** START Records **
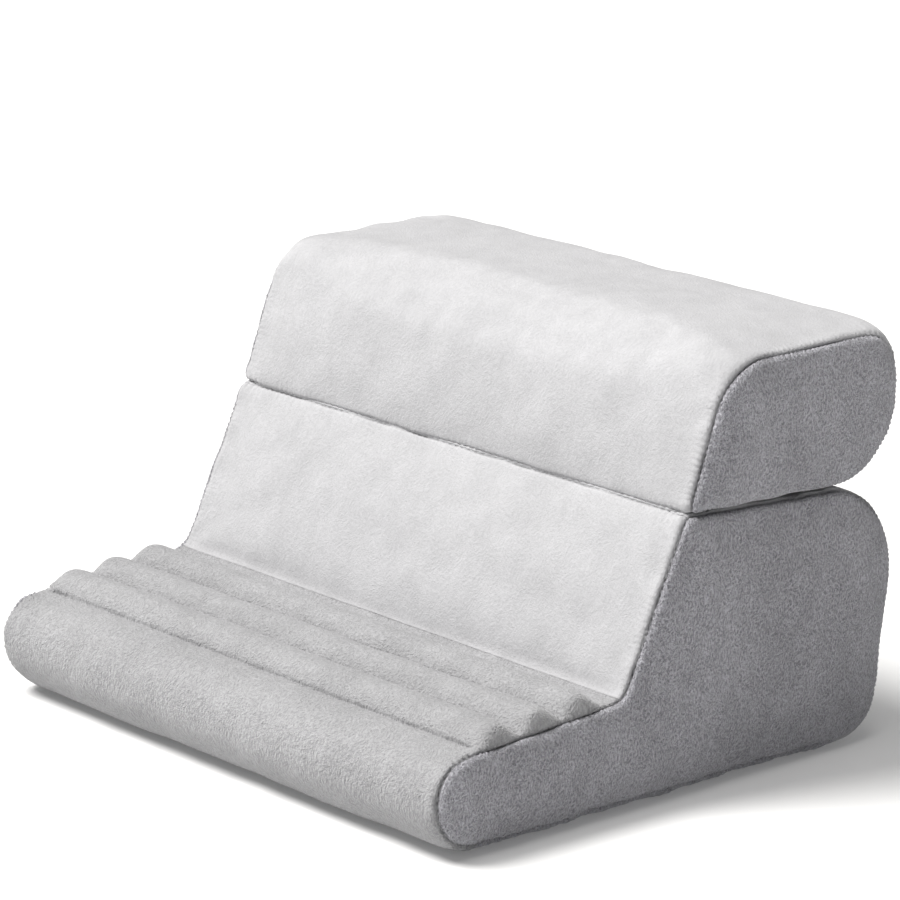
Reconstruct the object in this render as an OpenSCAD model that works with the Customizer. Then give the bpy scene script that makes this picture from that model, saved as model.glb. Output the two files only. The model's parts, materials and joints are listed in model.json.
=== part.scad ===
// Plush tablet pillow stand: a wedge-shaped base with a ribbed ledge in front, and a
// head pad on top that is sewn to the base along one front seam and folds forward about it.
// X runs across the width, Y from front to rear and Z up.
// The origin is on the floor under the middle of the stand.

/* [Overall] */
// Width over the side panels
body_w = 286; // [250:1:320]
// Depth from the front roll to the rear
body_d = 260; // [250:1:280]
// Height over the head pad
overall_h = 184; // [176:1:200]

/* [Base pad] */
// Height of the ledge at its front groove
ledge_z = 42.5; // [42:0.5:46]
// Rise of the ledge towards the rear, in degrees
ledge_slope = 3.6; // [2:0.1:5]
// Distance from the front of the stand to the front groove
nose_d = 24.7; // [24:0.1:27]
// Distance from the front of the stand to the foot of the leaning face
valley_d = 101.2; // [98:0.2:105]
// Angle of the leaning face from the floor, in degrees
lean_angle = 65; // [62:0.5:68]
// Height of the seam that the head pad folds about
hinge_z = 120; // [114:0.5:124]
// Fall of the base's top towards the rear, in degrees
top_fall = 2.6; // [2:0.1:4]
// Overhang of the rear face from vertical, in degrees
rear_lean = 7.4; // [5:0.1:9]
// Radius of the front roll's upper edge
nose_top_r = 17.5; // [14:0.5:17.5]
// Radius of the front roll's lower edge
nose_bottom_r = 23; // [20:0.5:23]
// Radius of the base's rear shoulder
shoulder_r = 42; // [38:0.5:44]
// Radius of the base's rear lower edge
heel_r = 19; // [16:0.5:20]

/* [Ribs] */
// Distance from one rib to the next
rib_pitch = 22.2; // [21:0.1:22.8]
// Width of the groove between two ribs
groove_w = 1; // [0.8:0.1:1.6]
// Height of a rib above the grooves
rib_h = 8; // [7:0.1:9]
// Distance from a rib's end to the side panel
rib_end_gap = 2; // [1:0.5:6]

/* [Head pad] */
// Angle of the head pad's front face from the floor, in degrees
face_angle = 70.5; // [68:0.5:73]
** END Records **
** START Records **
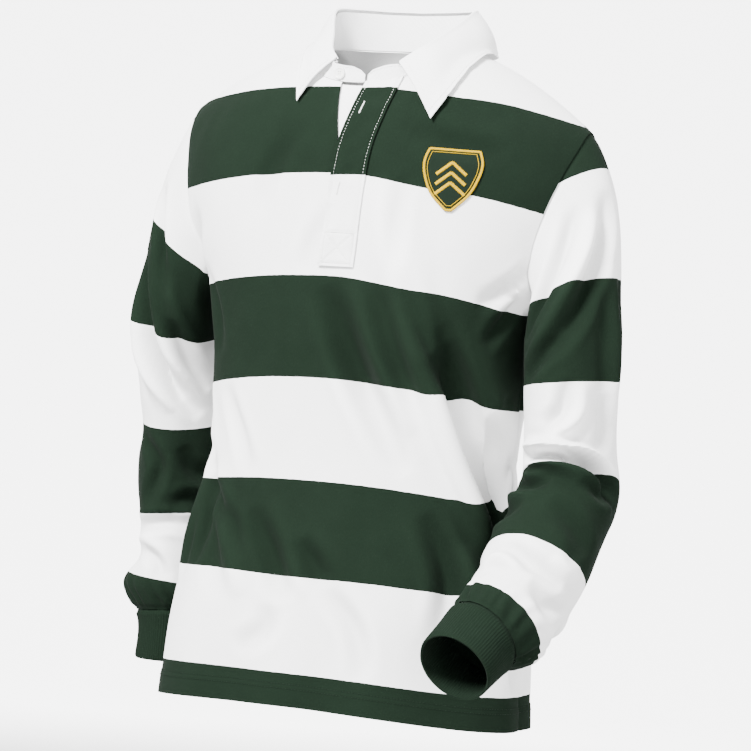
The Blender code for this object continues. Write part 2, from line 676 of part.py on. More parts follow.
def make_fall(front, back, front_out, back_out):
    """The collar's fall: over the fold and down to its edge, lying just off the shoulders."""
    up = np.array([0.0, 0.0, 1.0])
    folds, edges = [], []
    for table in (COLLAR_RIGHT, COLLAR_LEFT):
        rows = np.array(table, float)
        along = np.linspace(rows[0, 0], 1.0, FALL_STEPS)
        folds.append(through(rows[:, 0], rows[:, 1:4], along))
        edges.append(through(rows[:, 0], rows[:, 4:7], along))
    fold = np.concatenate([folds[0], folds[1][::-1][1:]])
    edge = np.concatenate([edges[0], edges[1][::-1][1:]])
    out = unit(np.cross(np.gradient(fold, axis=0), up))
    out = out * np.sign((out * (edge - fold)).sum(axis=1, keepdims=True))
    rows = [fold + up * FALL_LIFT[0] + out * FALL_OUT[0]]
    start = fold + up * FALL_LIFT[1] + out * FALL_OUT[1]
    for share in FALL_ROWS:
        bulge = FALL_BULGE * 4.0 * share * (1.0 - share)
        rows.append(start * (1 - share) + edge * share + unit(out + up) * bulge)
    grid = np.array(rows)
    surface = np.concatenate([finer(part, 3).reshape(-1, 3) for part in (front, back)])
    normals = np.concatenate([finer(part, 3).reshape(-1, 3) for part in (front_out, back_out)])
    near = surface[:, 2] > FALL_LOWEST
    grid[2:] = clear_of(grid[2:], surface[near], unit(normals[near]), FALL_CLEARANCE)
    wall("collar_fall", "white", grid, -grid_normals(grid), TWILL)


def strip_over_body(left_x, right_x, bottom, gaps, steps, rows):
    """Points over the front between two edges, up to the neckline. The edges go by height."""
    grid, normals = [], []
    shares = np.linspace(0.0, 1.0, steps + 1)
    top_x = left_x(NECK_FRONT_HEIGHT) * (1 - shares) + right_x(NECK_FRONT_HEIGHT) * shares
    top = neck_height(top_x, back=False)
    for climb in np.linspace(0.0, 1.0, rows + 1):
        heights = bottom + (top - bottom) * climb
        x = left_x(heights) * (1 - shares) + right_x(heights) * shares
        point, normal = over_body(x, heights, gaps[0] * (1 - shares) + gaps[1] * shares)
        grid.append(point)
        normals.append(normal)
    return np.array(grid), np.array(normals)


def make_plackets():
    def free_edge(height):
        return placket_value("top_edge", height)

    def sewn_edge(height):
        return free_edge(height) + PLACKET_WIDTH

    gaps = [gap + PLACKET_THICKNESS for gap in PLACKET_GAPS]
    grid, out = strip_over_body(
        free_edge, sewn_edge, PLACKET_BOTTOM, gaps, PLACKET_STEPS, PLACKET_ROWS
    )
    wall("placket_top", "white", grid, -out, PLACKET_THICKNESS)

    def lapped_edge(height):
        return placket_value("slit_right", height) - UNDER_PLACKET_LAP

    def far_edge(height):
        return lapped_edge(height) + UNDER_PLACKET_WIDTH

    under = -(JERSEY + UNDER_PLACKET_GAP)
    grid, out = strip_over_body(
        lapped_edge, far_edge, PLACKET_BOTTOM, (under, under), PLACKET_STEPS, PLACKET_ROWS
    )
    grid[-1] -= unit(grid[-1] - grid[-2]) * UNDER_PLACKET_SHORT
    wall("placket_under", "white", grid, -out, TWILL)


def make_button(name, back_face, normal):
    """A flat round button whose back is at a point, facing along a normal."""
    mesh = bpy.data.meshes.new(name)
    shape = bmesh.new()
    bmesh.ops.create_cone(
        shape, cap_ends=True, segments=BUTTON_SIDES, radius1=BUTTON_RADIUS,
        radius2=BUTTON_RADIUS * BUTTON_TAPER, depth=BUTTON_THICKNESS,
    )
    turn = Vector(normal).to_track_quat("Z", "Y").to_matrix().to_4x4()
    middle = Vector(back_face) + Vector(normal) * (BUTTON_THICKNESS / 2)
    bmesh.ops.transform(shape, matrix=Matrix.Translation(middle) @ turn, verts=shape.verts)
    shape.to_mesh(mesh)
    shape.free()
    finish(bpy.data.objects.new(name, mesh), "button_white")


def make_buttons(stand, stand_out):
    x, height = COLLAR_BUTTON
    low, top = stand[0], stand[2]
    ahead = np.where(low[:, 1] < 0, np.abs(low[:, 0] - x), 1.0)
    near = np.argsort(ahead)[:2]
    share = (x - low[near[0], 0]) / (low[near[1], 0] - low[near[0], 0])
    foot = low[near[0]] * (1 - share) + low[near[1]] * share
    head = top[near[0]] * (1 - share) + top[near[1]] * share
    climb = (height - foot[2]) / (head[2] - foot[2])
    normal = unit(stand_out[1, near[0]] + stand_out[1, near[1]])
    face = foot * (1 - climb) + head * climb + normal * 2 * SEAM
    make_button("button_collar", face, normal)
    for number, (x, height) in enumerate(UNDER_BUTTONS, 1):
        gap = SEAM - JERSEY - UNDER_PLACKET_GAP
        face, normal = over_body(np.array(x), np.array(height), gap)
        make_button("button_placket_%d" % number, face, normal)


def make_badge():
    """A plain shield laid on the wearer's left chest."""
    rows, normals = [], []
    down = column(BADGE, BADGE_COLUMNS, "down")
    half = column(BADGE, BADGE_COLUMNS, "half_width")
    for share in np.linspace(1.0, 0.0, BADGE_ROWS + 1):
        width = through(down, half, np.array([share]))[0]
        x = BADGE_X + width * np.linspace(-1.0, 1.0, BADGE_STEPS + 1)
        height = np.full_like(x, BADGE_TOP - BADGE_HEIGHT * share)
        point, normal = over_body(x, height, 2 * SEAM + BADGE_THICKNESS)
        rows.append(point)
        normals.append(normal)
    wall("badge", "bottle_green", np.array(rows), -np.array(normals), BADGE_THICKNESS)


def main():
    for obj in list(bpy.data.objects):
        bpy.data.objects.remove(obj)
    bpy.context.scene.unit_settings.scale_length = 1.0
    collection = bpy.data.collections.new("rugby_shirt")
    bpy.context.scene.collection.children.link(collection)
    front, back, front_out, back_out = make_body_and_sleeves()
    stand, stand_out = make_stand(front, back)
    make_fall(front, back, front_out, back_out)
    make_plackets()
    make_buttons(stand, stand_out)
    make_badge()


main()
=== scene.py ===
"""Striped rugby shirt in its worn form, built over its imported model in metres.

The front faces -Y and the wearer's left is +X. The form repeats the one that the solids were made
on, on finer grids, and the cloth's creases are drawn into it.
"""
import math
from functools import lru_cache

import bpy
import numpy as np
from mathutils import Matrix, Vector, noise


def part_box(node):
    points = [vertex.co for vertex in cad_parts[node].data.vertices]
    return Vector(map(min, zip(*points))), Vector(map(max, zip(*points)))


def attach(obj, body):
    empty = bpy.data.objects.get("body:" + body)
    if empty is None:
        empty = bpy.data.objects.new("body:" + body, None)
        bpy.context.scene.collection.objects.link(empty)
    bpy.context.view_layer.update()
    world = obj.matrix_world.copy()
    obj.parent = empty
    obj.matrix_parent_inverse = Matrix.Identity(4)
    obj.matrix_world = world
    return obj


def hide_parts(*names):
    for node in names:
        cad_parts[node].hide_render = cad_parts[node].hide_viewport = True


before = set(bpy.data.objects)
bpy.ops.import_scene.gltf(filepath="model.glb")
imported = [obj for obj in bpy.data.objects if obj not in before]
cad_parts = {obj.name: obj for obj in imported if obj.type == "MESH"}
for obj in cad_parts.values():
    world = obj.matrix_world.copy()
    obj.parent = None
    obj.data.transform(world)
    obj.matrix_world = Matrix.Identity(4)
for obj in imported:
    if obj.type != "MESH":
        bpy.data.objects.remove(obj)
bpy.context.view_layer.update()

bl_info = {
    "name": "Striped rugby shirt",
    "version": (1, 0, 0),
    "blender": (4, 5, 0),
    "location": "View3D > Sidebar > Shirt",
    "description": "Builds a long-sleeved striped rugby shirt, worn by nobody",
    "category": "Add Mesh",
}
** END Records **
Requirement | State how many lines of the material contain the string "names", with no other words.

The completed task | 2